• Sonuç bulunamadı

Ergenlerin Okul Tükenmişliği Düzeylerinin, Cinsiyet, Yaş, Sınıf Düzeyleri,

Farklılaşma Durumuna İlişkin Tartışma ve Yorum

Araştırmada, ergenlerin cinsiyetlerine bağlı olarak okul tükenmişlik ölçeğinden aldıkları puanlar arasındaki farklılık istatistiksel olarak anlamlı bulunmamıştır. Kutsal ve Bilge (2012), lise öğrencilerinin tükenmişlik düzeylerinde cinsiyet açısından anlamlı fark olmadığını tespit etmişlerdir. Ayrıca okul tükenmişlik düzeyinin cinsiyet değişkeni açısından herhangi bir anlamlı farklılık olmadığı bulgusu, (Balkıs ve diğerleri 2011; Breso, Salanova ve Schaufeli,2007; Kutsal & Bilge, 2012; Küçüksüleymanoğlu & Onuray-Eğilmez, 2013; Ören & Türkoğlu, 2006; Tümkaya & Çavuşoğlu, 2010) araştırma sonuçları ile paralellik gösterdiği, cinsiyetler açısından tükenmişlik düzeyinin erkek öğrencilerde daha yüksek olduğunu belirten araştırma (Baş, 2012; Çapulcuoğlu & Gündüz, 2013; Ried ve diğerleri 2006; Seçer & Gençdoğan, 2012) sonuçlarıyla ise farklılık göstermektedir. Eğitim öğretim sürecinde cinsiyet ayrımı gözetmeksizin görev ve sorumlulukların tüm öğrencilere eşit şekilde verilmesinden dolayı cinsiyetler arasında okul tükenmişliği açısından bir farklılık çıkmamış olabilir.

Araştırmada, ergenlerin yaş düzeyleri ile Okul Tükenmişlik Ölçeği’nden aldıkları puanlar arasında anlamlı bir fark bulunmamıştır. Yaşları birbirine yakın olan lise öğrencilerinin, eğitim öğretim sürecinde benzer durumlara maruz kalmaları ve içindeki bulundukları ergenlik döneminde benzer duygu ve düşüncelere sahip olmalarından dolayı, yaşa bağlı farklılaşma olmayabilir.
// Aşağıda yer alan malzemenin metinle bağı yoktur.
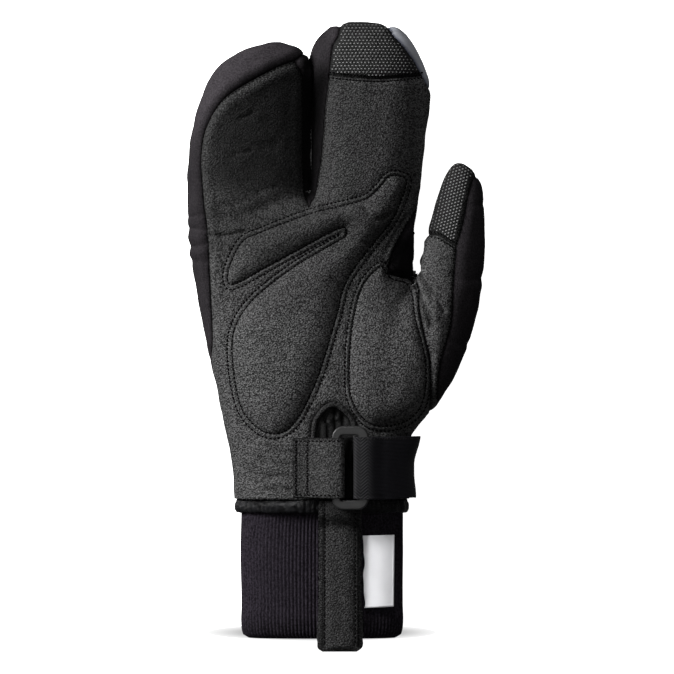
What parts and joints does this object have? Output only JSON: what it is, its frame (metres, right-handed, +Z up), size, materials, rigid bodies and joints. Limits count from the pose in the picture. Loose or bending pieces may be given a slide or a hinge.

69 Araştırmada, ergenlerin sınıf düzeylerine göre okul tükenmişlik düzeylerinde anlamlı farklılşma olduğu belirlenmiştir. 10. sınıf öğrencilerinin 11. sınıf öğrencilerine ve 12. sınıf öğrencilerine göre daha düşük düzeyde okul tükenmişliğine sahip oldukları saptanmıştır. Öğrencilerin okul tükenmişliğine sınıf düzeyinin etkisi incelendiğinde en yüksek tükenmişlik 12.sınıf öğrencilerinde görülmüştür. Bu sonuca paralel olarak Baş (2012) tarafından yapılan araştırma sonucunda öğrencilerin tükenmişlik algılarının sınıf düzeyi değişkenine göre farklılaştığı ve sınıf düzeyi yükseldikçe tükenmişliğin de arttığını ortaya koymuştur. Benzer şekilde Kutsal ve Bilge (2012) tarafından lise öğrencilerinin tükenmişlik düzeyleri üzerine yapılan çalışmada, sınıf düzeyi arttıkça tükenmişliğin arttığı tespit edilmiştir. Ayrıca Gündüz, Çapri ve Gökçakan (2012) tarafından, üniversite öğrencilerinin tükenmişlik düzeyini belirlemeye yönelik yapılan çalışma sonucunda elde edilen sınıf seviyesi arttıkça tükenmişliğin de arttığı sonucu da araştıma bulgusu ile paralellik göstermektedir. Araştırmanın sınıf düzeyi arttıkça tükenmişlik seviyelerinin arttığı bulgusu, Çapulcuoğlu ile Gündüz (2013)’ün ortaöğretim öğrencileri üzerindeki yaptıkları araştırma sonucunda elde ettikleri, hazırlık sınıfı öğrencilerinin, 10. Sınıflara, 10. Sınıf öğrencilerinin 11. Sınıf öğrencilerine göre daha yüksek düzeyde okul tükenmişliği yaşadığı bulgusu ile farklılaşmaktadır. Çapri ve Yedigöz-Sönmez (2013) tarafından, lise öğrencilerinin tükenmişlikleri, demografik özellikleri, psikolojik belirtileri ve bağlanma sitilleri arasındaki ilişkiyi tespit etmek üzere yaptıkları çalışma sonucunda, sınıf düzeyi arttıkça okul tükenmişlik düzeyinin azaldığı bulgusu, araştırmanın sınıf düzeyi arttıkça tükenmişlik seviyelerinin arttığı bulgusu ile farklılaşmaktadır. Ayrıca, araştırma bulgusu, Addis (2006) tarafından spor eğitimi alan üniversite öğrencileri üzerinde yapılan çalışmanın, üniversitenin ilk senesinde öğrencilerin tükenmişlik düzeyleri daha yüksek olduğu bulgusu ile faklılaşmaktadır. Öğrencilerin okulda geçirdikleri sürenin artması, okul görevlerinin giderek artması öğrencilerin sınıf düzeyleri arttıkça okul tükenmişlik düzeylerinin artmasında etkili olmuş olabilir.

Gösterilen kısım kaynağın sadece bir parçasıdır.